Algon comments on Training a Reward Hacker Despite Perfect Labels

Algon 15 Aug 2025 22:47 UTC
7 points
3
AFAICT, the “Reward is not the optimization target” represents a bundle of ideas which, as a whole, differ from the LW-baseline a bunch, but individually, not so much. This, IMO, leads to some unfortunate miscommunications.
E.g. see the sibling comment from @Oliver Daniels who claims that goal-mis generalization was already hitting the idea that policies may maximize reward for the wrong reasons. Whilst that is true, your position does away with the maximization framing that LW folk tend to associate with RL training, even when they view RL as operant conditioning i.e. they view RL as selecting for an EU maximizer, as you point out with the “sieve” analogy. But operant conditioning and RL in the limit winds up selecting an EU maximizer are two distinct claims.

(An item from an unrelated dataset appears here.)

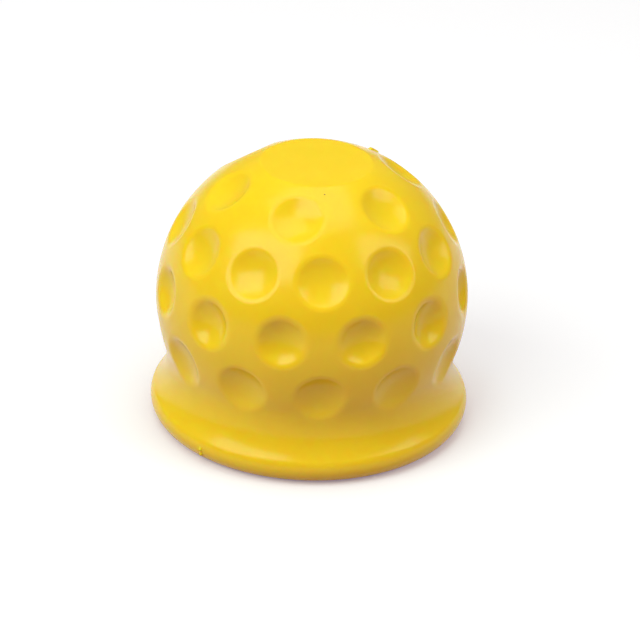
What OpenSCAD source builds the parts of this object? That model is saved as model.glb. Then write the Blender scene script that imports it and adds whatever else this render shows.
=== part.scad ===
// Tow ball cover: a soft cap moulded in one piece, a dimpled ball on a flared skirt.
// It stands on its base at Z = 0. The ball's axis is Z, and the front faces -Y.

/* [Ball] */
// Diameter of the ball-shaped body
ball_d = 68; // [66:0.5:74]
// Height of the ball's centre above the base
ball_h = 28; // [26:0.5:30]
// Diameter of the flat on the crown
crown_d = 24; // [16:1:28]
// Blend radius round the flat
crown_blend = 2; // [0.5:0.5:4]

/* [Skirt] */
// Outer diameter of the rim
rim_d = 70; // [68:0.5:76]
// Radius of the rim's rounded edge
rim_round = 3.6; // [3:0.1:4.2]
// Radius of the hollow curve that runs from the ball out to the rim
waist_round = 12; // [8:0.5:16]

/* [Hollow] */
// Wall between the ball's surface and the socket: 8.5 in a 68 ball leaves 51, to hold a 50 mm tow ball
wall = 8.5; // [7.5:0.25:9]
// How far the throat's lip stands in from the socket, to grip the tow ball
throat_grip = 4; // [3:0.5:5]
// Height of the throat's lower end above the base
throat_h = 8; // [6:0.5:10]
// How far the mouth at the base flares out from the throat
mouth_flare = 5.5; // [4:0.5:6.5]
// Radius of the mouth's rounded edge
mouth_round = 1.2; // [0.6:0.2:2]

/* [Dimples] */
// Diameter of a dimple, measured outside its rounded lip
dimple_d = 12.8; // [11:0.2:13.4]
// Usual depth of a dimple below the ball's surface
dimple_depth = 1.75; // [1.3:0.05:2.1]
// Radius of the rounded lip
dimple_lip = 2.6; // [1.6:0.1:3]

/* [Moulding flash] */
// Width of the trimmed flash left on the parting line
flash_w = 0.9; // [0.6:0.1:1.2]
// How far the flash stands out from the surface
flash_rise = 0.5; // [0.2:0.1:0.6]
// Length of the flash that is left on the ball
flash_l = 2.6; // [2:0.2:5]

/* [Hidden] */
$fn = 96;
cover_colour = [0.95, 0.78, 0.10];

// Overrun of every cut past the surface that it breaks
cut_over = 1;
// A blending arc goes this far past the surfaces that it joins, so that it crosses them at an angle
arc_over = 0.01;
// Above the lip, the side of a dimple's cutter flares out at this angle and over this length
flare_turn = 45;
cutter_flare = 3;

// Rings of dimples: latitude, number in the ring, the first one's turn as a share of the step, and the
// depth as a share of the usual one. A dimple of the second ring faces +X, and so another faces the front.
ring_shares = [
    [54.5, 6, 1 / 4, 1],
    [31.5, 12, 0, 1],
    [9, 12, 1 / 2, 1.37],
    [-13, 12, 0, 1]
];

// Compass direction of the half of the mould's parting plane that faces the front left
parting_turn = 225;
// Latitude of the flash on the back of the ball
flash_lat = 56;
// Angles of the two nubs of flash on the rim, below the middle of the rim's edge
rim_flash_dips = [2, 22];

ball_r = ball_d / 2;
crown_r = crown_d / 2;
rim_r = rim_d / 2;
socket_r = ball_r - wall;
throat_r = socket_r - throat_grip;
mouth_r = throat_r + mouth_flare;

// Section of the outside: middles of its arcs, as [radius from the axis, height]
crown_rise = sqrt(ball_r ^ 2 - crown_r ^ 2);
top_h = ball_h + crown_rise;
ball_mid = [0, ball_h];
rim_mid = [rim_r - rim_round, rim_round - arc_over];

// The crown's edge is rounded by an arc inside the ball
edge_drop = crown_blend - arc_over;
edge_reach = sqrt((ball_r - edge_drop) ^ 2 - (crown_rise - edge_drop) ^ 2);
edge_mid = [edge_reach, top_h - edge_drop];
edge_turn = atan2(edge_mid.y - ball_mid.y, edge_mid.x);

// The hollow curve touches the ball and the rim's round, so its middle lies where two reaches meet
to_ball = ball_r + waist_round - arc_over;
to_rim = rim_round + waist_round - arc_over;
mid_gap = norm(rim_mid - ball_mid);
rim_dip = atan2(ball_mid.y - rim_mid.y, rim_mid.x);
waist_turn = acos((mid_gap ^ 2 + to_ball ^ 2 - to_rim ^ 2) / (2 * mid_gap * to_ball));
waist_mid = ball_mid + to_ball * facing(waist_turn - rim_dip);

// The mouth's edge is rounded where its cone meets the base
mouth_turn = atan2(throat_h, throat_r - mouth_r);
mouth_drop = mouth_round - arc_over;
mouth_mid = [mouth_r + mouth_drop / tan(mouth_turn / 2), mouth_drop];

// Section of a dimple's lip about its own axis, as [radius, distance from the ball's centre]
dimple_turn = asin(dimple_d / 2 / ball_r);
lip_reach = ball_r - dimple_lip + arc_over;
lip_mid = lip_reach * facing(90 - dimple_turn);

// Unit step in a direction
function facing(turn) = [cos(turn), sin(turn)];

// What an arc leaves of a sharp corner, between two directions from the arc's middle
module corner_scrap(mid, r, from, to) {
    reach = r + cut_over;
    corner_points = [for (share = [0 : 1 / 2 : 1]) mid + reach * facing(from + share * (to - from))];
    difference() {
        polygon(concat([mid], corner_points));
        translate(mid)
            circle(r = r);
    }
}

// Half section of the outside: ball, crown, hollow waist and rounded rim
module outer_section() {
    difference() {
        intersection() {
            square([rim_r + cut_over, top_h]);
            union() {
                translate(ball_mid)
                    circle(r = ball_r);
                polygon([ball_mid, waist_mid, rim_mid, [rim_mid.x, 0], [0, 0]]);
                translate(rim_mid)
                    circle(r = rim_round);
            }
        }
        translate(waist_mid)
            circle(r = waist_round);
        corner_scrap(edge_mid, crown_blend, edge_turn, 90);
    }
}

// Half section of the hollow: socket, throat, lead-in and rounded mouth
module hollow_section() {
    intersection() {
        translate(ball_mid)
            circle(r = socket_r);
        square([ball_r, top_h]);
    }
    square([throat_r, ball_h]);
    polygon([[0, 0], [mouth_r, 0], [throat_r, throat_h], [0, throat_h]]);
    corner_scrap(mouth_mid, mouth_round, mouth_turn + 90, 270);
}

// Cutter for a dimple of some depth, standing on the ball's centre with its bowl on Z
module dimple_cutter(depth) {
    floor_reach = ball_r - depth;
    lip_floor = floor_reach - dimple_lip + arc_over;
    bowl_mid = [0, (lip_reach ^ 2 - lip_floor ^ 2) / (2 * (lip_mid.y - lip_floor))];
    bowl_r = bowl_mid.y - floor_reach;
    cutter_top = ball_r + cut_over;
    lip_top = lip_mid + (dimple_lip + arc_over) * facing(90 - dimple_turn);
    flare_top = lip_top + cutter_flare * facing(flare_turn - dimple_turn);
    air_top = bowl_mid.y + ball_r;
    rotate_extrude($fn = 48)
        difference() {
            intersection() {
                square([ball_r, cutter_top]);
                union() {
                    translate(bowl_mid)
                        circle(r = bowl_r);
                    polygon([bowl_mid, lip_mid, lip_top, flare_top, [flare_top.x, air_top], [0, air_top]]);
                }
            }
            translate(lip_mid)
                circle(r = dimple_lip);
        }
}

// All the dimples, placed round the ball's centre
module dimple_cutters() {
    for (ring = ring_shares) {
        step = 360 / ring[1];
        for (i = [0 : ring[1] - 1])
            rotate([0, 90 - ring[0], (i + ring[2]) * step])
                dimple_cutter(ring[3] * dimple_depth);
    }
}

// Flash left where the mould halves met: two nubs on the rim, and a short bead at the back of the ball
module flash() {
    flash_r = flash_w / 2;
    flash_out = flash_rise - flash_r;
    bead_turn = flash_l / ball_r * 180 / PI;
    for (dip = rim_flash_dips)
        rotate([0, 0, parting_turn])
            translate([rim_mid.x, 0, rim_mid.y])
                rotate([0, dip, 0])
                    translate([rim_round + flash_out, 0, 0])
                        sphere(r = flash_r, $fn = 24);
    translate([0, 0, ball_h])
        rotate([90, 0, parting_turn + 180])
            rotate([0, 0, flash_lat - bead_turn / 2])
                rotate_extrude(angle = bead_turn)
                    translate([ball_r + flash_out, 0])
                        circle(r = flash_r, $fn = 24);
}

module cover() {
    color(cover_colour) {
        difference() {
            rotate_extrude()
                difference() {
                    outer_section();
                    hollow_section();
                }
            translate([0, 0, ball_h])
                dimple_cutters();
        }
        flash();
    }
}

cover();
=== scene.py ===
"""Looks of the tow ball cover: one soft, glossy moulding, a dimpled ball on a flared skirt.

The skin is one closed mesh. It is worked out from the same arcs as the CAD solid, with the mesh's
edges laid round each dimple, so that the rounded lips shade cleanly.
"""
import math

import bpy
import numpy as np
from mathutils import Matrix, Quaternion, Vector
from mathutils.geometry import delaunay_2d_cdt


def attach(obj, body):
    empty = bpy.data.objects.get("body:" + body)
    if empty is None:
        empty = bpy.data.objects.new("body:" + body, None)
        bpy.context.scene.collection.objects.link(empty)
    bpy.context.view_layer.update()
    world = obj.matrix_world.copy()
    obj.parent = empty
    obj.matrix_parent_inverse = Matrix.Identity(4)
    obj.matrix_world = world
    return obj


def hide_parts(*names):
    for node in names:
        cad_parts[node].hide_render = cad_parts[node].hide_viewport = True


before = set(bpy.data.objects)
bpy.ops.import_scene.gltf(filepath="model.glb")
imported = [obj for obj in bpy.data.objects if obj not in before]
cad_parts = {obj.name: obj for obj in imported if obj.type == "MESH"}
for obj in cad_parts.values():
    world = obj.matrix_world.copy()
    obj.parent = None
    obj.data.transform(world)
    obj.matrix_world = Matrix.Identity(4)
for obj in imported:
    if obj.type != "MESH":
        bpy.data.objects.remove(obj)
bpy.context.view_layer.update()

MM = 0.001
UP = np.array([0.0, 0.0, 1.0])

# Sizes of the moulding, the same as the CAD's. The throat's edges are rounded only here.
BALL_R = 34 * MM
BALL_H = 28 * MM
CROWN_R = 12 * MM
CROWN_BLEND = 2 * MM
RIM_R = 35 * MM
RIM_ROUND = 3.6 * MM
WAIST_ROUND = 12 * MM
SOCKET_R = 25.5 * MM
THROAT_R = 21.5 * MM
THROAT_H = 8 * MM
THROAT_ROUND = 0.5 * MM
MOUTH_R = 27 * MM
MOUTH_ROUND = 1.2 * MM
DIMPLE_R = 6.4 * MM
DIMPLE_DEPTH = 1.75 * MM
DIMPLE_LIP = 2.6 * MM

# Rings of dimples: latitude, number in the ring, the first one's turn as a share of the step, and the
# depth as a share of the usual one
RING_SHARES = [(54.5, 6, 1 / 4, 1), (31.5, 12, 0, 1), (9, 12, 1 / 2, 1.37), (-13, 12, 0, 1)]

# Trimmed flash on the parting line, which faces this compass direction: a bead at a latitude on the
# back of the ball, a little longer than the CAD's, and nubs at two turns round the rim's edge
PARTING_TURN = 225
FLASH_R = 0.45 * MM
FLASH_FOOT_R = 1.5 * FLASH_R
FLASH_RISE = 0.5 * MM
BEAD_LAT = 56
BEAD_L = 3.4 * MM
NUB_TURNS = (-2, -22)

# A speck of dirt moulded into the skin under the crown
SPECK_MID = (0.9 * MM, -14.1 * MM, 58.9 * MM)
SPECK_R = 0.16 * MM

# The dimpled skin lies between these latitudes
DIMPLED_TOP = 66.5
DIMPLED_FOOT = -24.3

# Steps of the mesh: columns round the axis, lengths, and turns in degrees along the section's arcs
COLUMNS = 240
SKIN_STEP = 0.9 * MM
BOWL_STEP = 0.75 * MM
FLAT_STEP = 1 * MM
FLASH_STEP = 0.12 * MM
BALL_ARC_STEP = 0.9
WIDE_ARC_STEP = 4
RIM_ARC_STEP = 5
NUB_ARC_STEP = 1.9
SOCKET_ARC_STEP = 3.5
SMALL_ARC_STEP = 9

# Rings of points in a dimple's bowl and on its lip, the fewest points in a ring of the bowl, and the
# points in each ring of the lip
BOWL_RINGS = 8
LIP_RINGS = 8
BOWL_POINTS = 8
LIP_POINTS = 72

# Close points go on past a dimple and past the bead by a collar, and the plain points stay clear
DIMPLE_COLLAR = 0.25 * MM
DIMPLE_CLEAR = 0.8 * MM
BEAD_COLLAR = 3 * FLASH_STEP
BEAD_CLEAR = 6 * FLASH_STEP

# Close rows on the rim go this many degrees past the nubs, and this many close columns stand on each
# side of the parting line
NUB_CLEAR = 12
FINE_COLUMNS = 8

# Points of the section nearer to each other than this share a place, and so do points of the flat map
SAME_PLACE = 0.001 * MM
SAME_ON_MAP = 1e-9

# How far off the skin is felt for its normals, as a share of the distance from the ball's centre
NORMAL_STEP = 0.0002


def facing(turn):
    """Unit step in the section, at an angle in degrees from the radius."""
    return np.array([math.cos(math.radians(turn)), math.sin(math.radians(turn))])


def turn_of(step):
    """Angle in degrees of a step in the section."""
    return math.degrees(math.atan2(step[1], step[0]))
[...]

And IIUC, there are other differences which come up depending on whom is invoking the “Reward is not the optimization target” pointer, as the “AI Optimists” have wildly differing views beyond the shibboleth of “alignment isn’t that hard”. (LW, of course, has its own uniting shibboleths hiding a great difference in underlying world-views.)
Anyway, what I’m getting at is that communication is hard, and I think there’s productive conversation to be had in these parts regarding “Reward is not the optimization target”. Thank you for trying. : )